Lessons From A Spraying Toilet

This morning on my walk, I stopped at a public restroom. Bending slightly over the toilet to reach the lever to flush, a few drops of toilet water sprayed in my face. Oh horror! Thoughts of being infected with horrible diseases coursed through my mind as I wiped my face strategically.

I felt dirty, and yucky. Went and washed my face at the sink. I looked to see, were there any visible signs of flesh-eating bacteria? Thankfully eyes, nose and mouth were all still in their expected places – my face had not suddenly melted like a Salvador Dali watch – or become a Piccasso portrait. Everything looked normal even though my eyes had a bit of deer-in-the-headlights panic in them.

Inside I felt emotions that sounded whiny:

– Now everything was going so well, and then I got sprayed on by a stupid toilet! Boo-hoo….

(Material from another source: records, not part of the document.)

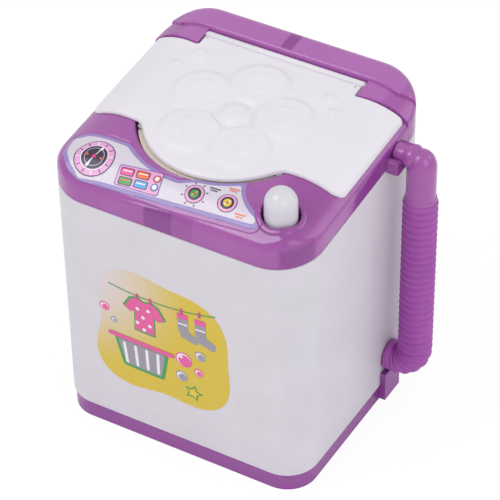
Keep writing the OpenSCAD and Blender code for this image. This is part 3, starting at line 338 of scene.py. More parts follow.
def addMesh(name, points, faces, material, body, crease=38, paint=None, merge=True):
    mesh = bpy.data.meshes.new(name)
    mesh.from_pydata((np.asarray(points, float) * mm).tolist(), [], [tuple(int(v) for v in f) for f in faces])
    for key, values in (paint or {}).items():
        mesh.attributes.new(key, "FLOAT", "POINT").data.foreach_set("value", np.asarray(values, np.float32))
    work = bmesh.new()
    work.from_mesh(mesh)
    if merge:
        bmesh.ops.remove_doubles(work, verts=work.verts, dist=0.002 * mm)
        bmesh.ops.recalc_face_normals(work, faces=work.faces)
    work.to_mesh(mesh)
    work.free()
    mesh.polygons.foreach_set("use_smooth", [True] * len(mesh.polygons))
    mesh.set_sharp_from_angle(angle=math.radians(crease))
    mesh.materials.append(material)
    obj = bpy.data.objects.new(name, mesh)
    scene.collection.objects.link(obj)
    if body:
        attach(obj, body)
    return obj


def loft(rings, loop=True, close=False, capStart=False, capEnd=False):
    # joins rings of equal length; loop closes each ring, close joins the last ring to the first
    rings = [np.asarray(r, float) for r in rings]
    n = len(rings[0])
    faces = []
    pairs = list(range(len(rings) - 1)) + ([len(rings) - 1] if close else [])
    for a in pairs:
        b = (a + 1) % len(rings)
        for k in range(n if loop else n - 1):
            m = (k + 1) % n
            faces.append((a * n + k, a * n + m, b * n + m, b * n + k))
    if capStart:
        faces.append(tuple(range(n - 1, -1, -1)))
    if capEnd:
        last = (len(rings) - 1) * n
        faces.append(tuple(range(last, last + n)))
    return np.vstack(rings), faces


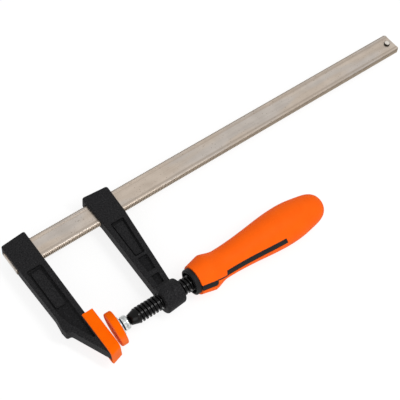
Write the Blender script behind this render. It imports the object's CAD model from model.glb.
import math

import bpy
import numpy as np
from mathutils import Matrix, Vector


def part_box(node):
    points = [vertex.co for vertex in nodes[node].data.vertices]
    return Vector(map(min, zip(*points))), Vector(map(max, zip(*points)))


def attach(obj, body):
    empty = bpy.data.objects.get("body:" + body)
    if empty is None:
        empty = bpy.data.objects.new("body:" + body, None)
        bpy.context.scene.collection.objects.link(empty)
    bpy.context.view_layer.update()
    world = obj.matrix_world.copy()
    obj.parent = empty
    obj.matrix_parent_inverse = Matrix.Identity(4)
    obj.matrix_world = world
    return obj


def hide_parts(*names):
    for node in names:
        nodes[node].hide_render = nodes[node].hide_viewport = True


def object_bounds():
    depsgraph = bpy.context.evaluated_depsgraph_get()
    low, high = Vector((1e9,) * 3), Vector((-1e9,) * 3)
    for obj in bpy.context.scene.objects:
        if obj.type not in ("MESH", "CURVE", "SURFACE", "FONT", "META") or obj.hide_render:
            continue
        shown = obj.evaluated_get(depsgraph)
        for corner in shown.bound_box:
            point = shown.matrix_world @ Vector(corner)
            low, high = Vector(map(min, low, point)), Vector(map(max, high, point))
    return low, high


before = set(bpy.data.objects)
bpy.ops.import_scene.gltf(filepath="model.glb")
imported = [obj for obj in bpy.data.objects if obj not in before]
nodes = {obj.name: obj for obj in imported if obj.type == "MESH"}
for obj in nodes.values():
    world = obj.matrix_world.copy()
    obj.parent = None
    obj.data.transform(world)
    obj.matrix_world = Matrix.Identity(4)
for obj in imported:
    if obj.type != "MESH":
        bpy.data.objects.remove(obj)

cad_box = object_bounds()


# The toothed bar
# A rolled flat of steel, 20 by 5 mm, with bevelled edges, a shallow channel in each face and teeth
# pressed across both edges. It is nickel plated, so it is warm and satin, and the teeth hold brown
# oil and dirt. Its end is pressed through the fixed jaw's head.

class Amount:
    """A value on a node's socket: sums, products and powers of it add Math nodes."""

    def __init__(self, finish, socket):
        self.finish = finish
        self.socket = socket

    def __add__(self, other):
        return self.finish.maths("ADD", self, other)

    __radd__ = __add__

    def __sub__(self, other):
        return self.finish.maths("SUBTRACT", self, other)

    def __rsub__(self, other):
        return self.finish.maths("SUBTRACT", other, self)

    def __mul__(self, other):
        return self.finish.maths("MULTIPLY", self, other)

    __rmul__ = __mul__

    def __pow__(self, other):
        return self.finish.maths("POWER", self, other)

    def __abs__(self):
        return self.finish.maths("ABSOLUTE", self)


class Finish:
    """A material: its shader, and the nodes that vary it over the surface."""

    def __init__(self, name, **constants):
        self.material = bpy.data.materials.new(name)
        self.material.use_nodes = True
        self.tree = self.material.node_tree
        self.shader = self.tree.nodes["Principled BSDF"]
        for socket, value in constants.items():
            self.shader.inputs[socket.replace("_", " ")].default_value = value

    def feed(self, socket, value):
        """Give a socket a value, or a link from another node."""
        if isinstance(value, Amount):
            self.tree.links.new(value.socket, socket)
        else:
            socket.default_value = value

    def add(self, kind, settings, sockets, output=0):
        """Add one node: its settings first, then values or links for its sockets."""
        node = self.tree.nodes.new("ShaderNode" + kind)
        for name, value in settings.items():
            setattr(node, name, value)
        for name, value in sockets.items():
            self.feed(node.inputs[name], value)
        return Amount(self, node.outputs[output])

    def maths(self, operation, *values):
        """Add one Math node on one or two values."""
        return self.add("Math", {"operation": operation}, dict(enumerate(values)))

    def place(self):
        """Object coordinates, in metres."""
        return self.add("TexCoord", {}, {}, "Object")

    def along(self, axis):
        """One of the object coordinates as a value."""
        return self.add("SeparateXYZ", {}, {"Vector": self.place()}, axis)

    def noise(self, size, detail=2.0, stretch=(1.0, 1.0, 1.0)):
        """Noise whose grains are about size metres across, drawn out along an axis by stretch."""
        scale = [1.0 / (size * s) for s in stretch]
        spot = self.add("Mapping", {}, {"Vector": self.place(), "Scale": scale})
        return self.add("TexNoise", {}, {"Vector": spot, "Scale": 1.0, "Detail": detail})

    def ramp(self, value, low, high):
        """0 where value is under low, 1 where it is over high, smooth between."""
        sockets = {"Value": value, "From Min": low, "From Max": high}
        return self.add("MapRange", {"interpolation_type": "SMOOTHSTEP"}, sockets)

    def blend(self, mask, dark, light):
        """The colour dark where mask is 0 and light where it is 1."""
        return self.add("Mix", {"data_type": "RGBA"}, {0: mask, 6: dark, 7: light}, 2)

    def relief(self, height, depth, strength=1.0):
        """Bump from a height of 0 to 1, depth metres deep."""
        sockets = {"Height": height, "Distance": depth, "Strength": strength}
        self.feed(self.shader.inputs["Normal"], self.add("Bump", {}, sockets))

    def vary(self, socket, value):
        """Let a socket of the shader vary over the surface."""
        self.feed(self.shader.inputs[socket], value)

    def on(self, *pieces):
        """Put this finish on pieces."""
        for piece in pieces:
            if piece.material_slots:
                piece.material_slots[0].material = self.material
            else:
                piece.data.materials.append(self.material)


bar_middle_y = 0.090
bar_half_width = 0.010
channel_edge_from_middle = 0.0066
channel_edge_width = 0.0016
side_face_ends_at_z = 0.0018
bevel_starts_at_z = 0.0020
teeth_start_from_middle = 0.0084
teeth_full_from_middle = 0.0092
tooth_pitch = 0.0015
first_crest_x = -0.0044
mark_slant = 1.6
turns_per_metre = 2 * math.pi / tooth_pitch

nickel = Finish("bar_nickel", Metallic=1.0)
bands = nickel.noise(0.0035, 3.0, (60.0, 1.0, 1.0))
fine_lines = nickel.noise(0.0005, 2.0, (80.0, 1.0, 1.0))
clouds = nickel.noise(0.012, 2.0)
tints = nickel.noise(0.030, 1.0, (2.0, 0.4, 1.0))
from_middle = abs(nickel.along("Y") - bar_middle_y)
channel_edge = nickel.ramp(abs(from_middle - channel_edge_from_middle), 0.0, channel_edge_width)
specks = nickel.ramp(nickel.noise(0.0010, 0.0), 0.76, 0.80)
tone = nickel.ramp(bands * 0.45 + fine_lines * 0.2 + clouds * 0.35, 0.33, 0.67)
warm = nickel.blend(tone, (0.445, 0.375, 0.310, 1.0), (0.560, 0.480, 0.405, 1.0))
cool = nickel.blend(tone, (0.430, 0.385, 0.345, 1.0), (0.520, 0.470, 0.425, 1.0))
plate = nickel.blend(nickel.ramp(tints, 0.42, 0.62), warm, cool)
edge_line = nickel.blend(channel_edge * 0.7 + 0.3, (0.36, 0.30, 0.245, 1.0), plate)
speckled = nickel.blend(specks * 0.7, edge_line, (0.16, 0.12, 0.09, 1.0))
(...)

It is a common thing. Our neurology is wired to be alert – to avoid danger. It is our default reaction to what happens in life: We are evolutionarily wired to be on guard and expect the worst. When bad things happen, we react instinctively to run to perceived safety. The “bad things” take up our entire field of perception.

And then, it was almost as if I could feel the other half of my awareness kicked in. Panic and disgust was tempered by reason. And reason said:

– Now look, you are probably fine. And just because you got sprayed and it was yucky doesn’t mean that you will get ill – in fact that is probably unlikely. It was a very clean place after all.

It takes effort to bring myself back from panic, activate my rational mind, and modify my reactions so they become mindful responses rather than gut-level reactivity. And I stepped back and saw the context:

I am in a time of my life where things are going well. Walter is consistently better all the time. He is stronger. He is more himself. We just had a wonderful visit with our oldest son, and our family is recovering from the last year of uncertainty and fear. My work is getting done, things are normalizing all around – and it is exhilarating!

And a part of me fears that it cannot continue like that. The “what if’s” are still right under the surface in my thought process. What if one of our sons gets hurt? What if I get sick? What if I don’t pass my exam? What if something happens to Walter now? What if getting sprayed in the face with toilet water is the first sign that more shit is about to hit the fan?

I admit it: the thought process is ridiculous – but nonetheless real.

I will never know what is around the next turn. I cannot insure or guard my family or myself. From the benign to the serious. All I can do is to live in awareness of my neurological wiring that has me always expect the worst. And then deliberately counteract it with reason.

Now getting sprayed in the face is a wake-up call. A reminder that whatever happens, it is just a part of life. The less time I spend fearing it, the more able I will be to deal proactively. The more I appreciate the good things, the more strength I will have to face the bad. And in all honesty, even when the worst happened last year, I encountered more “good” in the midst of “bad” than I could ever have imagined.

I continue the journey one step at a time… boldly and with determination.